Fred Hoyle’s Universe by Jane Gregory

That it’s taken me so many months to read this is the fault of neither author nor subject: it is all mine.

I read this hoping, like others no doubt, for illumination and amplification of the story Hoyle tells in his autobiography and Gregory certainly delivers. I guess autobiography is rather a ‘mind your own business, I’ll tell what I want’, whereas biography presumably has expectations and standards to meet.

Hoyle tells the story he wants to tell. Gregory does an admirable job of being Hoyle’s rivet man. She reports the early years pretty much as Hoyle does, no surprise there as Hoyle tells the story of those years in detail and is obviously going to be the principal source for his youth. But once he starts becoming part of the world of science Gregory comes into her own with a comprehensive depth and breadth of research. She has interviewed people, been through written background records from newspapers to government correspondence; in short, she’s looked at all the angles.

What emerges from this, as may be gleaned from the title, is a book that is far more than a biography. It is about the world in which he lives. One might read this book, for example, to gain understanding of how science and politics combine – or don’t. It tells the story of what the politicians need from science and vice versa, this at both national and international level. Who gets the credit for combined international projects? Who leads them? Scientists have an invidious choice in that they can leave all this to people who don’t necessarily, supposing the best will, have the understanding to make the decisions; or they can get involved themselves with the costs in time, emotional energy, pyche, that may result. Indeed this was the case for Hoyle whose battles on these fronts must have cost him dearly. There is much material here to fascinate the sociologist.

It tries to explain what we see as the degeneration of Hoyle’s standing as he takes deeply unpopular stands which sounded crazy – still sound crazy no doubt – but may still be vindicated. In short his science fiction, his stubbornness, his isolation, his independence and his satisfaction from making people angry came together to see him roundly abused by his peers. Gregory, in a way she has of being subtle but firm, distances Hoyle from his partnership with Chandra Wickramasinghe which did so much to destroy his reputation. Nonetheless, one can see the attraction for Hoyle of Wickramasinghe’s wacky theories. It gave Steady State new hope and it clearly fitted in with ideas he had been toying with for a long time in his science fiction. Thankfully, he was able to drop this aspect of his thinking and get back to more conventional cosmology for a good period before his death.
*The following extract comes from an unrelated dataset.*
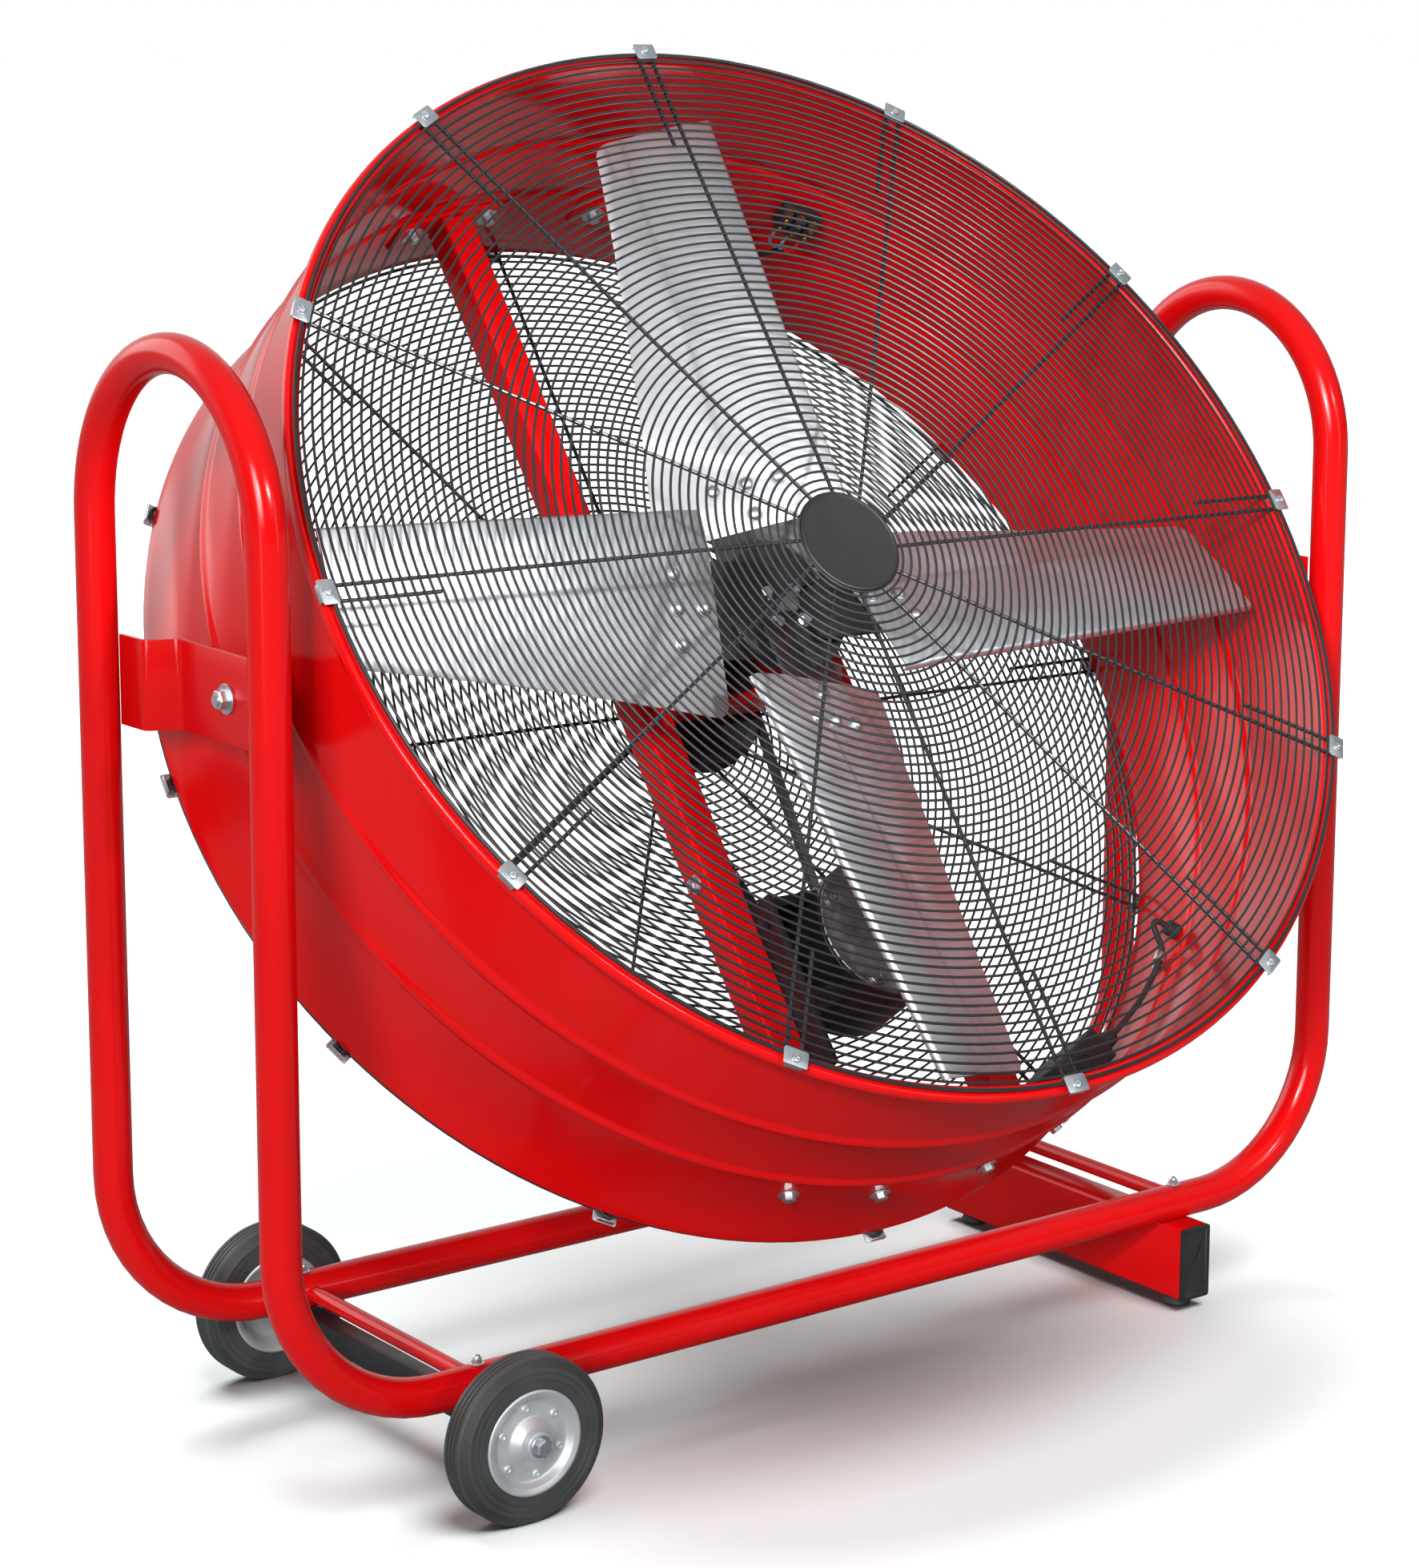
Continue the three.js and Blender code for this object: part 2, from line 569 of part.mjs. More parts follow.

The price he paid for his involvement with Wickramasinghe was heavy, Fowler alone being awarded the Nobel Prize he should have shared with Hoyle. Many were uneasy about this situation – his Nobel prize winning work was just that. How can a scientist be judged instead on whether he rubs people up the wrong way or whether he has fields of investigation that are unpopular, if not crazy. This judgement on Hoyle was a judgement on science. A warning of what could happen if you didn’t toe the line. Hoyle often thought his fields had developed politically to a point where one wasn’t able to think brilliantly and come up with new important ideas. This story of his Nobel that wasn’t would be an object lesson not to rock the boat. Ironically, he suffered just the fate that Jocelyn Bell did, who might also have been awarded a Nobel Prize but wasn’t. It was for different reasons, it was because she was a girl, or because she was a student, or both, but Hoyle didn’t like it one bit and went in to bat for her subsequently. She distanced herself from Hoyle’s defence – or attack, if you like – but it isn’t at all clear to me that this was for any reason other than she knew to toe the line.

I’m amazed at how unknown Hoyle is now, within his discipline and without it. It is staggering to compare with his rockstar (never let it be said that I can’t use a post-1950s word) presence in his prime. Not only was he publicly a star who inspired a generation of children to become scientists and was at one point the most popular broadcaster on the BBC – imagine that, a scientist – but one of the fascinating stories that is part of this book is the efforts of the British Government to try to keep him in Britain when he was threatening to move to the US. He wouldn’t have been the first of his colleagues to do so in this period, but the others didn’t matter. Reading the vast amount of harried, fraught governmental correspondence during this tense period of trying to keep Hoyle sweet, is to get a true understanding of how important the man was.

In short, this is an admirable work of footslogging scholarship, which takes us behind the scenes. It doesn’t just show us the universe, it gives us micro-views of how it operates. Gregory completely takes the backseat to the material, it is almost like primary sources, which is why the sociologist would find it so rewarding. There should be an XKCD cartoon – stand back, I’m going to do history – Bravo, Gregory!